No hace falta decir que tal criterio de restricción hoy en día es por completo imposible e indeseable. Pero lo que sí resulta imprescindible es rescatar de aquellos primeros tiempos la idea de “restricción”, si bien reorientada hacia otro tipo de citerios que hagan practicable y posible un proceso electoral en el que no concurran millones de candidatos particulares. Y precisamente en estos momentos los nuevos criterios de restricción andan ya en boca de todo el cuerpo social.
Estos criterios tienen que ver con la cualificación académica y profesional de aquellos que podrían ser candidatos a representantes de la ciudadanía en la gestión y gobierno de la cosa pública. El fenómeno por el cual los partidos políticos se han convertido en “agencias de trabajo temporal”, agrupando bajo sus siglas legiones de oportunistas sin oficio ni beneficio que han hecho de su adscripción partidista su medio de vida, unido al espectáculo de ver en diversos ministerios y puestos ejecutivos a absolutos incompetentes sin la más mínima preparación para el desempeño del cargo, han generado en la sociedad el suficiente sentido crítico como para hablar a las claras de la necesaria cualificación del político.

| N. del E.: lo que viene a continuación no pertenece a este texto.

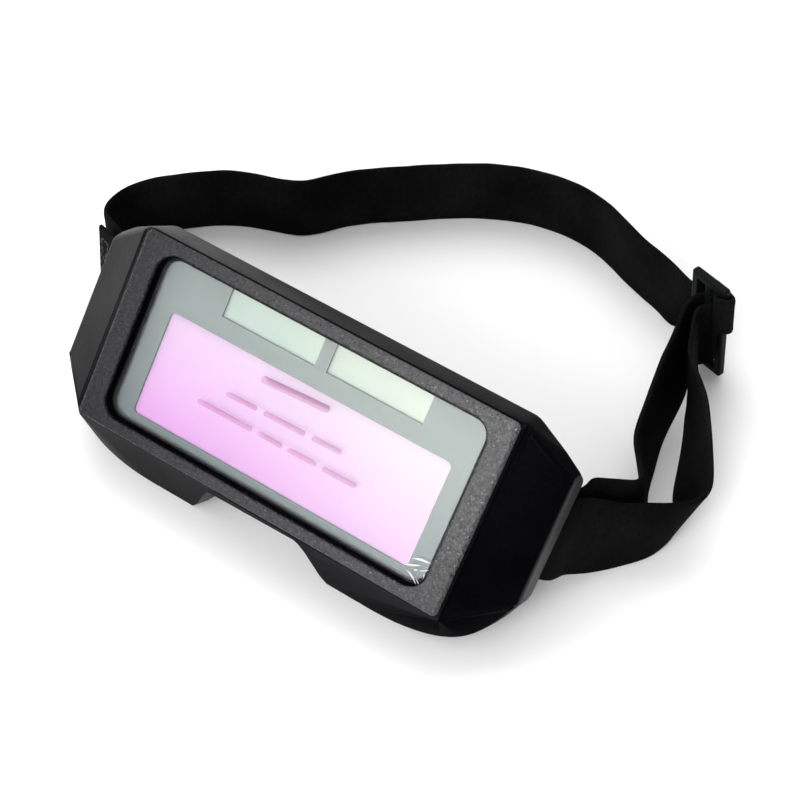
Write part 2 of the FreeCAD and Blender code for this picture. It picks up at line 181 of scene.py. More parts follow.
def plastic(name, dark, light, rough, grain, depth, coarse=0.0, wear_and_edge_highlight=0.0, gloss=0.3, speckled=0.0,
            painted_recess_shade=False, painted_gloss_slope=None, painted_side_highlight=0.0, low_matt=1.0):
    """Moulded plastic: mottled colour, a moulded grain of a given pitch, gloss that can be varied to paint
    reflection, and edges lightened as rubbed wear and painted highlight.

    The gloss slope, which takes the place of gloss, is painted reflection: the gloss at the left and at the
    right of the goggles, set by how light falls there. low_matt is the share of it that is left low down, and
    the painted side highlight is what faces to the right gain.
    The painted recess shade, which needs a slope, darkens what lies behind the front face and takes away its
    gloss, standing in for shade in the opening and along the sides.
    """
    material, tree, shader = new_material(name)
    where = place_of(tree)
    broad = noise(tree, where, 55, 3)
    fine = noise(tree, where, 1 / grain, 2.5, 0.6)
    specks = node(tree, "ShaderNodeTexVoronoi", {"Vector": where, "Scale": 0.8 / grain}).outputs["Distance"]
    mottle = math_of(tree, "MULTIPLY", broad, fine)
    colour = blend_colour(tree, remap(tree, mottle, 0.12, 0.42, 0, 1), dark, light)
    # Edges lightened by pointiness: partly rubbed wear, partly a painted highlight where light catches them.
    if wear_and_edge_highlight:
        edge = node(tree, "ShaderNodeNewGeometry").outputs["Pointiness"]
        rubbed_and_lit = remap(tree, edge, 0.53, 0.62, 0, wear_and_edge_highlight)
        colour = tinted(tree, rubbed_and_lit, colour, [min(1, c * 3.2 + 0.012) for c in light])
    matt = remap(tree, broad, 0.3, 0.7, rough - 0.06, rough + 0.08)
    matt = math_of(tree, "ADD", matt, remap(tree, specks, 0.1, 0.6, -speckled, speckled))
    tree.links.new(matt, shader.inputs["Roughness"])
    bumped = bump(tree, fine, depth)
    if coarse:
        bumped = bump(tree, specks, coarse, under=bumped)
    tree.links.new(bumped, shader.inputs["Normal"])
    shader.inputs["Specular IOR Level"].default_value = gloss
    if painted_gloss_slope:
        level = painted_gloss_shading(tree, painted_gloss_slope, low_matt, painted_side_highlight)
        # Painted shade: the same plastic is darkened to near black and loses its gloss behind the front face.
        if painted_recess_shade:
            deep = recess_depth(tree, 0.0006, 0.0014)
            level = math_of(tree, "MULTIPLY", level, remap(tree, deep, 0, 1, 1, 0.05))
            colour = tinted(tree, deep, colour, (0.002, 0.002, 0.003))
        tree.links.new(level, shader.inputs["Specular IOR Level"])
    tree.links.new(colour, shader.inputs["Base Color"])
    return material


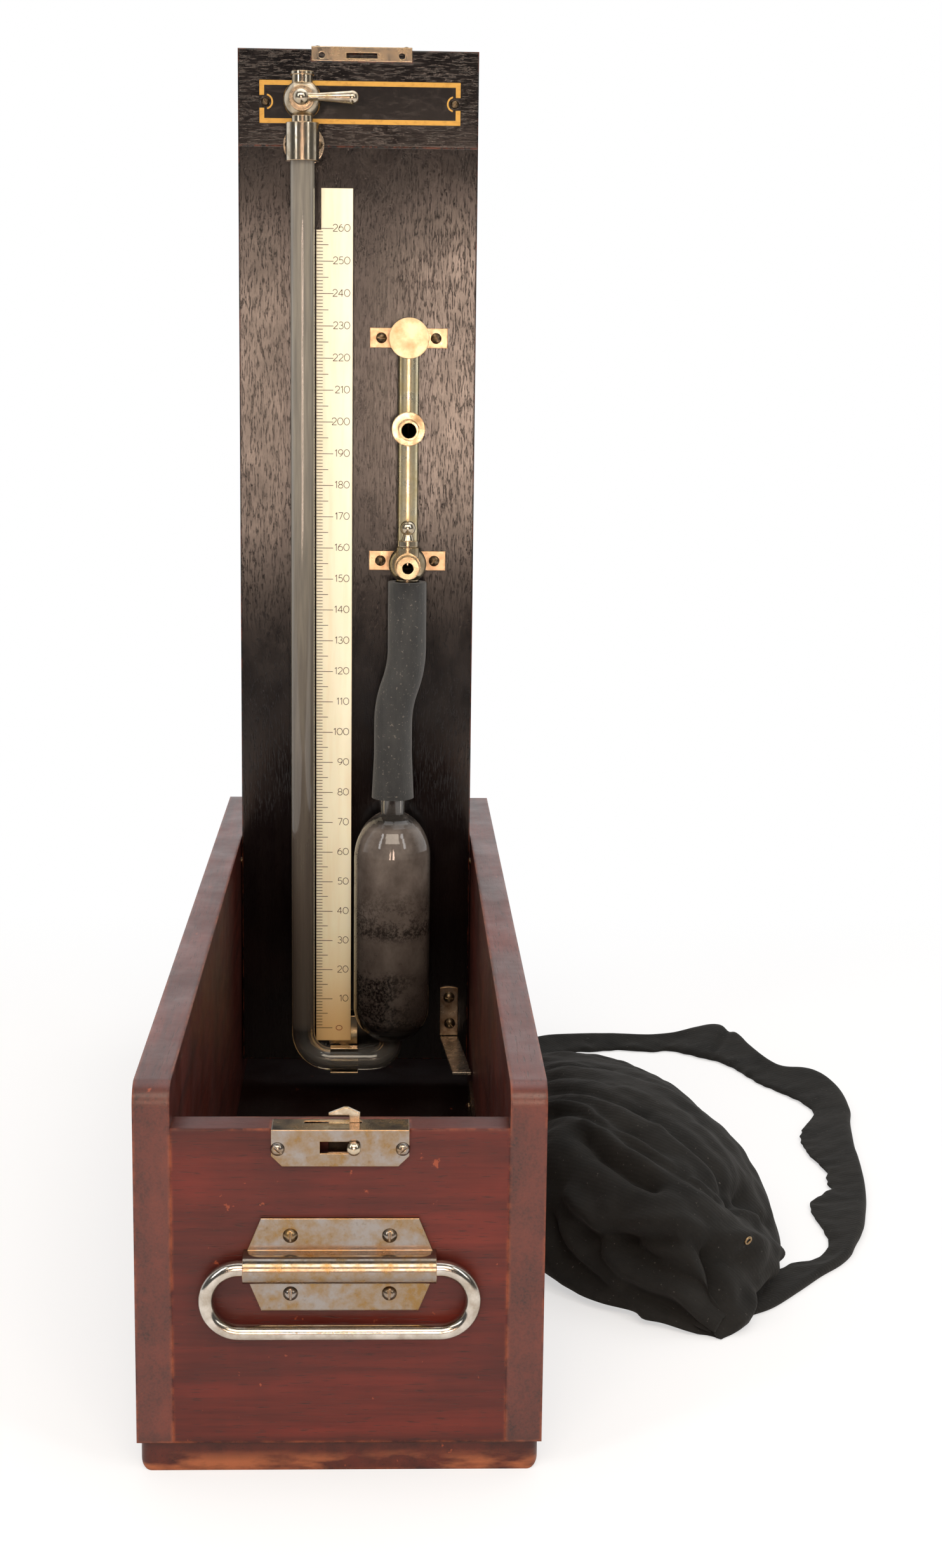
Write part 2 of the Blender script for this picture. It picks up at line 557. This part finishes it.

Desde este punto de partida, que combina representación política con candidaturas individuales y criterios restrictivos de tipo académico y profesional, cabe abordar la posibilidad teórica de un nuevo sistema parlamentario sin partidos políticos, atendiendo sobre todo a las cuestiones prácticas más urgentes que se plantearían, como son:
1.- El tipo de sistema electoral
2.- La distribución territorial del proceso electoral
3.- El marco legal para los candidatos
4.- La financiación de las candidaturas
5.- El papel de los grupos de interés y de presión
Este último punto es quizás el de mayor importancia, pues las candidaturas libres e individuales corren el riesgo de ser pervertidas y viciadas precisamente por la existencia de grupos de presión en la sociedad que podrían generar una corrupción tan generalizada al menos como la actual. Cada uno de estos puntos será analizado en sucesivos artículos.